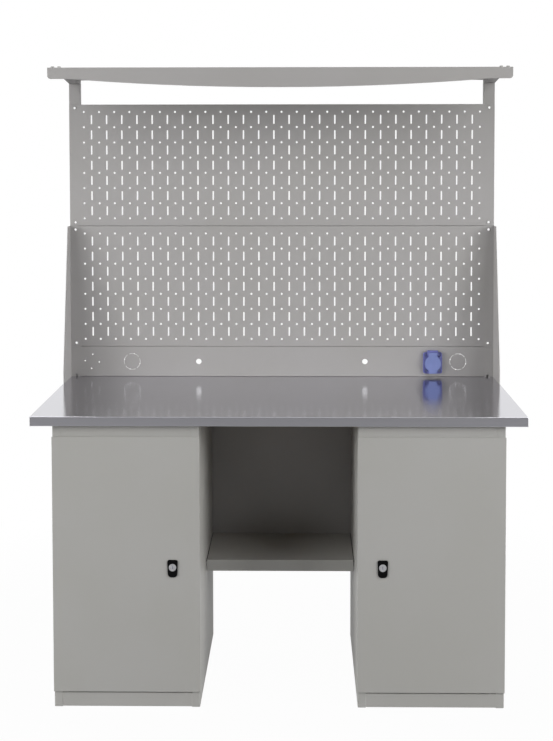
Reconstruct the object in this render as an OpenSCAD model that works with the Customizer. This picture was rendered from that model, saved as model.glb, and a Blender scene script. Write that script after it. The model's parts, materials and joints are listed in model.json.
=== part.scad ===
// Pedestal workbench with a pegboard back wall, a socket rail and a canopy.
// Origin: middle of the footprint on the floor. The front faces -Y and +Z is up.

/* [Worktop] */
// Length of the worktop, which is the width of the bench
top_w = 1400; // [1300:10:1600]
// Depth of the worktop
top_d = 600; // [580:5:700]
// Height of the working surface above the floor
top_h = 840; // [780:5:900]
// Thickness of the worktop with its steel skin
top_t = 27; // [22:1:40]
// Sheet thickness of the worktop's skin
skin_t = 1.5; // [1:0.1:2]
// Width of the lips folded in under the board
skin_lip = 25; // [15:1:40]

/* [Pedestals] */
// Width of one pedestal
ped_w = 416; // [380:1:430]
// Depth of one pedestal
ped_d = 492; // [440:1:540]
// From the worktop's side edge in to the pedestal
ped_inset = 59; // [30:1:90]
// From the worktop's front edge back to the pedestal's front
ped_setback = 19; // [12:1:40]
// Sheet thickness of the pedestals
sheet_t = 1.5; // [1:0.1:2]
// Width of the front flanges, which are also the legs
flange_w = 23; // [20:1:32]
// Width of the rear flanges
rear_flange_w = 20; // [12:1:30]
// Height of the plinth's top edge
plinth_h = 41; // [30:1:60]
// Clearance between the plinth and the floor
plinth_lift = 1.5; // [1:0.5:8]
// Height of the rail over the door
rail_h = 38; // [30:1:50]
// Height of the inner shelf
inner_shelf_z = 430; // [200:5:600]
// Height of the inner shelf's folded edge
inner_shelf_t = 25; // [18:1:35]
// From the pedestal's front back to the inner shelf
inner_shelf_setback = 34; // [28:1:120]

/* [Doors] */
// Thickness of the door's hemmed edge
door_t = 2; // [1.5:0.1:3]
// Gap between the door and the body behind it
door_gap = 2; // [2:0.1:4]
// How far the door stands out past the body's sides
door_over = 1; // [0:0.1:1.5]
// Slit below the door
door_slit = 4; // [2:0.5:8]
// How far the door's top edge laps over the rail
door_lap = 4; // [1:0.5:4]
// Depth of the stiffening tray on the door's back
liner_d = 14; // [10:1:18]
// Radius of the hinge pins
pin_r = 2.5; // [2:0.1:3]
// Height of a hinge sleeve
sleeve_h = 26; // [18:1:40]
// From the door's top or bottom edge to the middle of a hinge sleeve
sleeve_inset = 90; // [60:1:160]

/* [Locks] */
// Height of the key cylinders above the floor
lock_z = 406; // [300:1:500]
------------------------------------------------
Set down verbatim only the lines between the start of the data above and the line with "inner_shelf_setback = 34; // [28:1:120]", both boundaries included.

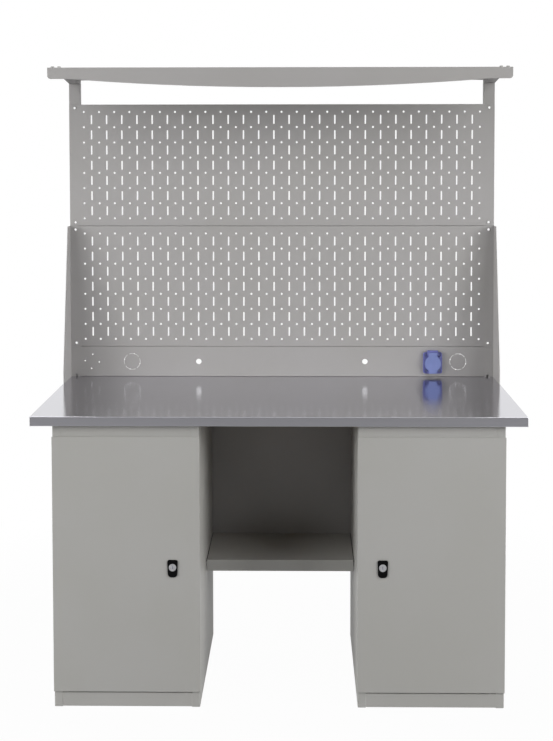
Reconstruct the object in this render as an OpenSCAD model that works with the Customizer. This picture was rendered from that model, saved as model.glb, and a Blender scene script. Write that script after it. The model's parts, materials and joints are listed in model.json.
=== part.scad ===
// Pedestal workbench with a pegboard back wall, a socket rail and a canopy.
// Origin: middle of the footprint on the floor. The front faces -Y and +Z is up.

/* [Worktop] */
// Length of the worktop, which is the width of the bench
top_w = 1400; // [1300:10:1600]
// Depth of the worktop
top_d = 600; // [580:5:700]
// Height of the working surface above the floor
top_h = 840; // [780:5:900]
// Thickness of the worktop with its steel skin
top_t = 27; // [22:1:40]
// Sheet thickness of the worktop's skin
skin_t = 1.5; // [1:0.1:2]
// Width of the lips folded in under the board
skin_lip = 25; // [15:1:40]

/* [Pedestals] */
// Width of one pedestal
ped_w = 416; // [380:1:430]
// Depth of one pedestal
ped_d = 492; // [440:1:540]
// From the worktop's side edge in to the pedestal
ped_inset = 59; // [30:1:90]
// From the worktop's front edge back to the pedestal's front
ped_setback = 19; // [12:1:40]
// Sheet thickness of the pedestals
sheet_t = 1.5; // [1:0.1:2]
// Width of the front flanges, which are also the legs
flange_w = 23; // [20:1:32]
// Width of the rear flanges
rear_flange_w = 20; // [12:1:30]
// Height of the plinth's top edge
plinth_h = 41; // [30:1:60]
// Clearance between the plinth and the floor
plinth_lift = 1.5; // [1:0.5:8]
// Height of the rail over the door
rail_h = 38; // [30:1:50]
// Height of the inner shelf
inner_shelf_z = 430; // [200:5:600]
// Height of the inner shelf's folded edge
inner_shelf_t = 25; // [18:1:35]
// From the pedestal's front back to the inner shelf
inner_shelf_setback = 34; // [28:1:120]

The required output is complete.